■ **Given request**
Write the material out again in full, exactly.

==*==

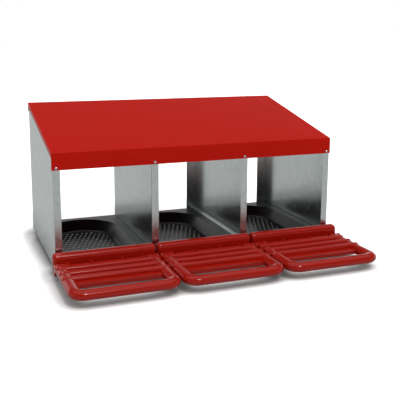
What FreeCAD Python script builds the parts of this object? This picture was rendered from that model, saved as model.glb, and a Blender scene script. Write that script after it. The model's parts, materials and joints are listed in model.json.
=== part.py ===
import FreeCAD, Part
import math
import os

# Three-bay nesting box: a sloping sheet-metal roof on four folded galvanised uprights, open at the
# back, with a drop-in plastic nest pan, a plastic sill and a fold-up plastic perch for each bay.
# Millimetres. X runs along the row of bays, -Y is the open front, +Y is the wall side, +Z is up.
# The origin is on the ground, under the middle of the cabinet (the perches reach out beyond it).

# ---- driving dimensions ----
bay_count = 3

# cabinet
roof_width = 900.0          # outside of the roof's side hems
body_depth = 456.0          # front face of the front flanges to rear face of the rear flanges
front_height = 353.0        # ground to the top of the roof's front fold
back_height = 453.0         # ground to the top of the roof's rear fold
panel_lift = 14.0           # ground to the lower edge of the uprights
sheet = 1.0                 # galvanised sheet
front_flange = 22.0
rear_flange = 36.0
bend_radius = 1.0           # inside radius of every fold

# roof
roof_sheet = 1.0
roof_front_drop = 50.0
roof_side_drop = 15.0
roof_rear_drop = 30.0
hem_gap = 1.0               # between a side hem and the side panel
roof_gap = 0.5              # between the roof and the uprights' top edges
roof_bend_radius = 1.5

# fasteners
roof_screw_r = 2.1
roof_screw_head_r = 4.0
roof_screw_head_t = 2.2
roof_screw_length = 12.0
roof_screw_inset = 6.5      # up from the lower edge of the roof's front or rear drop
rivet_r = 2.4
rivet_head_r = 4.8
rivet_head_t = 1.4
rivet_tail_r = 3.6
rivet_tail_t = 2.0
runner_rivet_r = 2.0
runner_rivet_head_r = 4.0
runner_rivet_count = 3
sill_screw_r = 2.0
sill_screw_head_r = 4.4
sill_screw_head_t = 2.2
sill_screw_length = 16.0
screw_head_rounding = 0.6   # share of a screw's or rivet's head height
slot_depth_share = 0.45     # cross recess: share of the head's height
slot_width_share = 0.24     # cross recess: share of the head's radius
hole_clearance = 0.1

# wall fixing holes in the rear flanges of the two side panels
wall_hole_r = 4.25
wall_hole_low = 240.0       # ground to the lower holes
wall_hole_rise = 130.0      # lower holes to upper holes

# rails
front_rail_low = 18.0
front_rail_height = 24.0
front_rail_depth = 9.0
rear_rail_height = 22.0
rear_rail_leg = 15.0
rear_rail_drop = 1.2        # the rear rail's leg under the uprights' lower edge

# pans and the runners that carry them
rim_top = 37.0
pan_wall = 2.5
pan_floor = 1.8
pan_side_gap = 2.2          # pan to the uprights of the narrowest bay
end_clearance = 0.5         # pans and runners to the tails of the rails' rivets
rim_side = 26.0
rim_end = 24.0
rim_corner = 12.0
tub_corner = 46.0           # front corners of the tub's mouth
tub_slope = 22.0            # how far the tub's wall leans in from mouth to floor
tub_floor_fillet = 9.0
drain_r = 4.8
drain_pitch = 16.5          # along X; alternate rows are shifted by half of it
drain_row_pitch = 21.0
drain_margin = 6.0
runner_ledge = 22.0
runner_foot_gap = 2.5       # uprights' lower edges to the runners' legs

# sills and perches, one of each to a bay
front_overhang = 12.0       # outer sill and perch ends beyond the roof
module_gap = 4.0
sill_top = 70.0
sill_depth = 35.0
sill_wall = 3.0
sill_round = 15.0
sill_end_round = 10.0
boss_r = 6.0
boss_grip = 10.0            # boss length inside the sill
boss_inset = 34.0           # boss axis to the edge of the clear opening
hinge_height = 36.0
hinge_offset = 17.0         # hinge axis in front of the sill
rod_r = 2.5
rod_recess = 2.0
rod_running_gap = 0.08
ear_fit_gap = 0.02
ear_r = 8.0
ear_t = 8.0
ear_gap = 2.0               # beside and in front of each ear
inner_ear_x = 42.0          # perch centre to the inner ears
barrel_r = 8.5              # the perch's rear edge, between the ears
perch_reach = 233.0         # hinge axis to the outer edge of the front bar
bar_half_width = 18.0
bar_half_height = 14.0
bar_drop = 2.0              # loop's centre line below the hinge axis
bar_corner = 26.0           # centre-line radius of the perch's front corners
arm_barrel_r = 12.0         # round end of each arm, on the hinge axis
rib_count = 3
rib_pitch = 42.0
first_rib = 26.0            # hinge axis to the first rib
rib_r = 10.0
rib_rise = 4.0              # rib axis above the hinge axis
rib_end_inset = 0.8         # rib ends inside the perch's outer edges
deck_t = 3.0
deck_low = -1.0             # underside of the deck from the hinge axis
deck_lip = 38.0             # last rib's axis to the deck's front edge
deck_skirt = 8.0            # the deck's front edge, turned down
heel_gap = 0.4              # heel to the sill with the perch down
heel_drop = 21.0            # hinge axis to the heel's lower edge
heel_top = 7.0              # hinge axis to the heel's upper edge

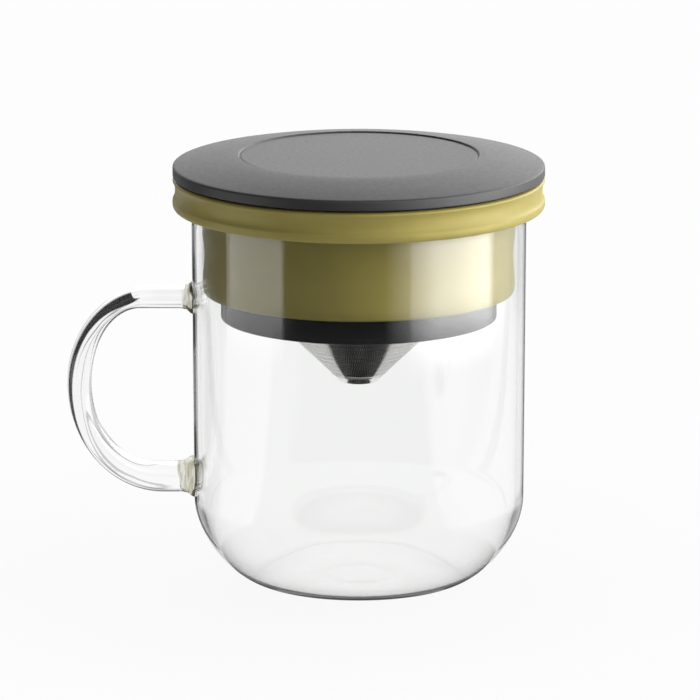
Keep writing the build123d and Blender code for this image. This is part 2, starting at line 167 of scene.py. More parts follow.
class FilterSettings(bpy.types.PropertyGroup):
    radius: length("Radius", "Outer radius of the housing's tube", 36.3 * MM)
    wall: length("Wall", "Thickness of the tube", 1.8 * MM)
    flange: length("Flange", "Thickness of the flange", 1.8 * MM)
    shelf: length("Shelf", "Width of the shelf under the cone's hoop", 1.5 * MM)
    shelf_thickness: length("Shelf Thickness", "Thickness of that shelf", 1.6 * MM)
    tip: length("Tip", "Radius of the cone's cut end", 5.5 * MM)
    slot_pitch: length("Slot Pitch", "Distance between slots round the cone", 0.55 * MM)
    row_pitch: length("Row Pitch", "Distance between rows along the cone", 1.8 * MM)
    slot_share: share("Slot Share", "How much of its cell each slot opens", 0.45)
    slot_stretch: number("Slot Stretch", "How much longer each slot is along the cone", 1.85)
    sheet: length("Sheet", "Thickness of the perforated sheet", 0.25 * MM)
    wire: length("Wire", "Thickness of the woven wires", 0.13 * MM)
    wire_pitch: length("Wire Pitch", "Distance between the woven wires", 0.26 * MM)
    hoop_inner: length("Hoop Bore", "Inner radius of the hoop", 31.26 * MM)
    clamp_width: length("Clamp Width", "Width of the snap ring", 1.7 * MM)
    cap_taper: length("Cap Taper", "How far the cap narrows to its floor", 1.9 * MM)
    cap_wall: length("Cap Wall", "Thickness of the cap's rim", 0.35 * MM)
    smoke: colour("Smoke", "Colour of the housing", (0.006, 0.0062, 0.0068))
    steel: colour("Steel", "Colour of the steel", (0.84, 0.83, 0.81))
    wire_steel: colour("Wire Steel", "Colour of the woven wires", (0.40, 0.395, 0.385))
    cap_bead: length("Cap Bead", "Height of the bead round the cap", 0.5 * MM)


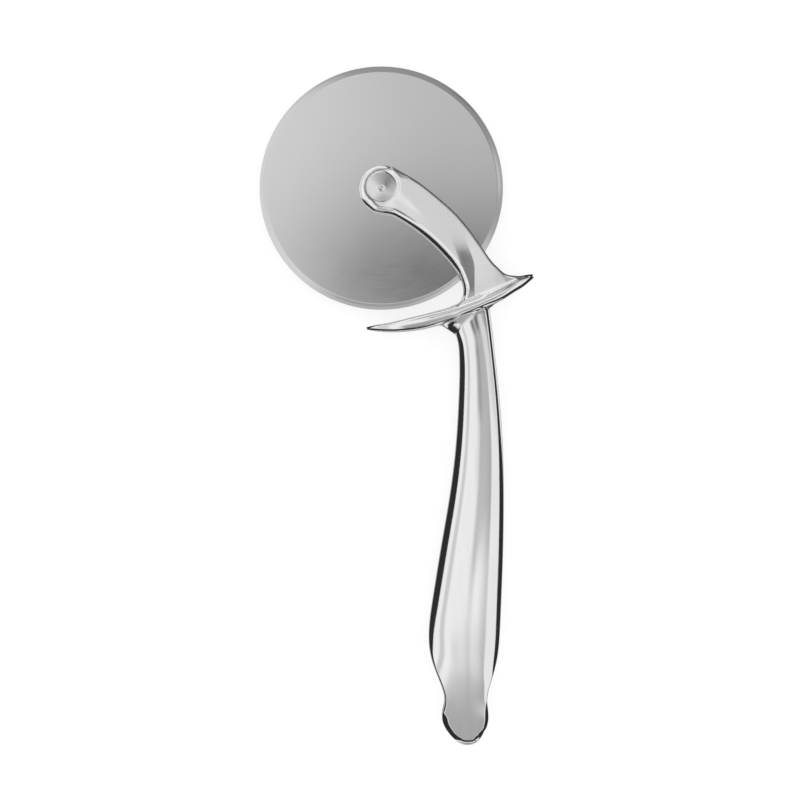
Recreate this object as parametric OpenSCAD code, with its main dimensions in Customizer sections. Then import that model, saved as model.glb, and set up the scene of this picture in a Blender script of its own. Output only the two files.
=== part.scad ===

==*==

■ **Exercise answer**
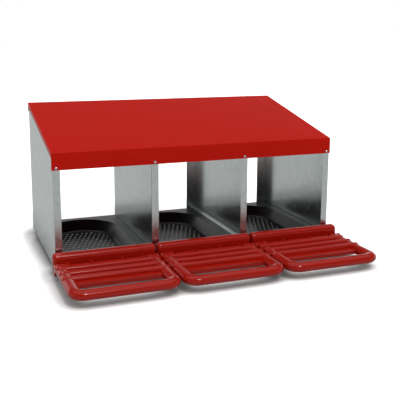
What FreeCAD Python script builds the parts of this object? This picture was rendered from that model, saved as model.glb, and a Blender scene script. Write that script after it. The model's parts, materials and joints are listed in model.json.
=== part.py ===
import FreeCAD, Part
import math
import os

# Three-bay nesting box: a sloping sheet-metal roof on four folded galvanised uprights, open at the
# back, with a drop-in plastic nest pan, a plastic sill and a fold-up plastic perch for each bay.
# Millimetres. X runs along the row of bays, -Y is the open front, +Y is the wall side, +Z is up.
# The origin is on the ground, under the middle of the cabinet (the perches reach out beyond it).

# ---- driving dimensions ----
bay_count = 3

# cabinet
roof_width = 900.0          # outside of the roof's side hems
body_depth = 456.0          # front face of the front flanges to rear face of the rear flanges
front_height = 353.0        # ground to the top of the roof's front fold
back_height = 453.0         # ground to the top of the roof's rear fold
panel_lift = 14.0           # ground to the lower edge of the uprights
sheet = 1.0                 # galvanised sheet
front_flange = 22.0
rear_flange = 36.0
bend_radius = 1.0           # inside radius of every fold

# roof
roof_sheet = 1.0
roof_front_drop = 50.0
roof_side_drop = 15.0
roof_rear_drop = 30.0
hem_gap = 1.0               # between a side hem and the side panel
roof_gap = 0.5              # between the roof and the uprights' top edges
roof_bend_radius = 1.5

# fasteners
roof_screw_r = 2.1
roof_screw_head_r = 4.0
roof_screw_head_t = 2.2
roof_screw_length = 12.0
roof_screw_inset = 6.5      # up from the lower edge of the roof's front or rear drop
rivet_r = 2.4
rivet_head_r = 4.8
rivet_head_t = 1.4
rivet_tail_r = 3.6
rivet_tail_t = 2.0
runner_rivet_r = 2.0
runner_rivet_head_r = 4.0
runner_rivet_count = 3
sill_screw_r = 2.0
sill_screw_head_r = 4.4
sill_screw_head_t = 2.2
sill_screw_length = 16.0
screw_head_rounding = 0.6   # share of a screw's or rivet's head height
slot_depth_share = 0.45     # cross recess: share of the head's height
slot_width_share = 0.24     # cross recess: share of the head's radius
hole_clearance = 0.1

# wall fixing holes in the rear flanges of the two side panels
wall_hole_r = 4.25
wall_hole_low = 240.0       # ground to the lower holes
wall_hole_rise = 130.0      # lower holes to upper holes

# rails
front_rail_low = 18.0
front_rail_height = 24.0
front_rail_depth = 9.0
rear_rail_height = 22.0
rear_rail_leg = 15.0
rear_rail_drop = 1.2        # the rear rail's leg under the uprights' lower edge

# pans and the runners that carry them
rim_top = 37.0
pan_wall = 2.5
pan_floor = 1.8
pan_side_gap = 2.2          # pan to the uprights of the narrowest bay
end_clearance = 0.5         # pans and runners to the tails of the rails' rivets
rim_side = 26.0
rim_end = 24.0
rim_corner = 12.0
tub_corner = 46.0           # front corners of the tub's mouth
tub_slope = 22.0            # how far the tub's wall leans in from mouth to floor
tub_floor_fillet = 9.0
drain_r = 4.8
drain_pitch = 16.5          # along X; alternate rows are shifted by half of it
drain_row_pitch = 21.0
drain_margin = 6.0
runner_ledge = 22.0
runner_foot_gap = 2.5       # uprights' lower edges to the runners' legs

# sills and perches, one of each to a bay
front_overhang = 12.0       # outer sill and perch ends beyond the roof
module_gap = 4.0
sill_top = 70.0
sill_depth = 35.0
sill_wall = 3.0
sill_round = 15.0
sill_end_round = 10.0
boss_r = 6.0
boss_grip = 10.0            # boss length inside the sill
boss_inset = 34.0           # boss axis to the edge of the clear opening
hinge_height = 36.0
hinge_offset = 17.0         # hinge axis in front of the sill
rod_r = 2.5
rod_recess = 2.0
rod_running_gap = 0.08
ear_fit_gap = 0.02
ear_r = 8.0
ear_t = 8.0
ear_gap = 2.0               # beside and in front of each ear
inner_ear_x = 42.0          # perch centre to the inner ears
barrel_r = 8.5              # the perch's rear edge, between the ears
perch_reach = 233.0         # hinge axis to the outer edge of the front bar
bar_half_width = 18.0
bar_half_height = 14.0
bar_drop = 2.0              # loop's centre line below the hinge axis
bar_corner = 26.0           # centre-line radius of the perch's front corners
arm_barrel_r = 12.0         # round end of each arm, on the hinge axis
rib_count = 3
rib_pitch = 42.0
first_rib = 26.0            # hinge axis to the first rib
rib_r = 10.0
rib_rise = 4.0              # rib axis above the hinge axis
rib_end_inset = 0.8         # rib ends inside the perch's outer edges
deck_t = 3.0
deck_low = -1.0             # underside of the deck from the hinge axis
deck_lip = 38.0             # last rib's axis to the deck's front edge
deck_skirt = 8.0            # the deck's front edge, turned down
heel_gap = 0.4              # heel to the sill with the perch down
heel_drop = 21.0            # hinge axis to the heel's lower edge
heel_top = 7.0              # hinge axis to the heel's upper edge

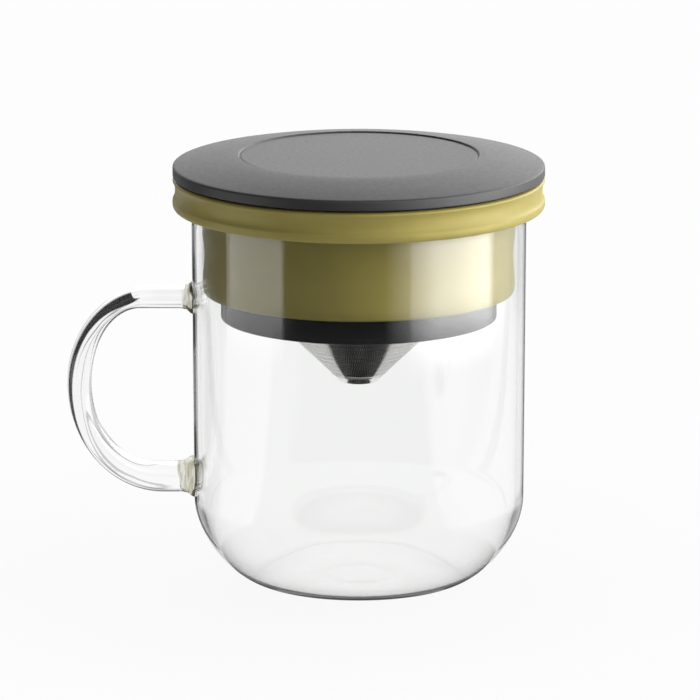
Keep writing the build123d and Blender code for this image. This is part 2, starting at line 167 of scene.py. More parts follow.
class FilterSettings(bpy.types.PropertyGroup):
    radius: length("Radius", "Outer radius of the housing's tube", 36.3 * MM)
    wall: length("Wall", "Thickness of the tube", 1.8 * MM)
    flange: length("Flange", "Thickness of the flange", 1.8 * MM)
    shelf: length("Shelf", "Width of the shelf under the cone's hoop", 1.5 * MM)
    shelf_thickness: length("Shelf Thickness", "Thickness of that shelf", 1.6 * MM)
    tip: length("Tip", "Radius of the cone's cut end", 5.5 * MM)
    slot_pitch: length("Slot Pitch", "Distance between slots round the cone", 0.55 * MM)
    row_pitch: length("Row Pitch", "Distance between rows along the cone", 1.8 * MM)
    slot_share: share("Slot Share", "How much of its cell each slot opens", 0.45)
    slot_stretch: number("Slot Stretch", "How much longer each slot is along the cone", 1.85)
    sheet: length("Sheet", "Thickness of the perforated sheet", 0.25 * MM)
    wire: length("Wire", "Thickness of the woven wires", 0.13 * MM)
    wire_pitch: length("Wire Pitch", "Distance between the woven wires", 0.26 * MM)
    hoop_inner: length("Hoop Bore", "Inner radius of the hoop", 31.26 * MM)
    clamp_width: length("Clamp Width", "Width of the snap ring", 1.7 * MM)
    cap_taper: length("Cap Taper", "How far the cap narrows to its floor", 1.9 * MM)
    cap_wall: length("Cap Wall", "Thickness of the cap's rim", 0.35 * MM)
    smoke: colour("Smoke", "Colour of the housing", (0.006, 0.0062, 0.0068))
    steel: colour("Steel", "Colour of the steel", (0.84, 0.83, 0.81))
    wire_steel: colour("Wire Steel", "Colour of the woven wires", (0.40, 0.395, 0.385))
    cap_bead: length("Cap Bead", "Height of the bead round the cap", 0.5 * MM)


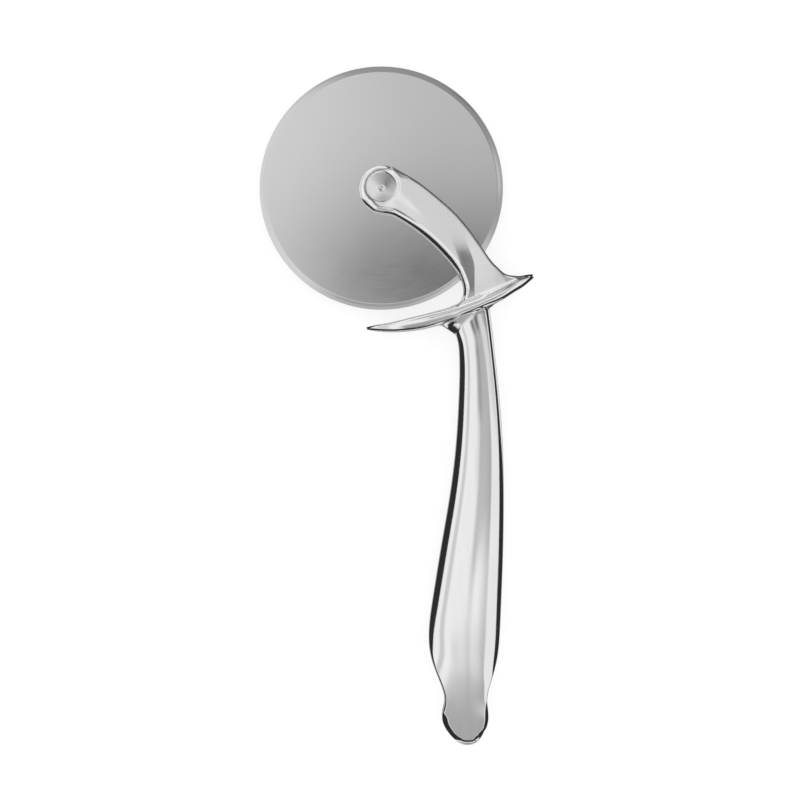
Recreate this object as parametric OpenSCAD code, with its main dimensions in Customizer sections. Then import that model, saved as model.glb, and set up the scene of this picture in a Blender script of its own. Output only the two files.
=== part.scad ===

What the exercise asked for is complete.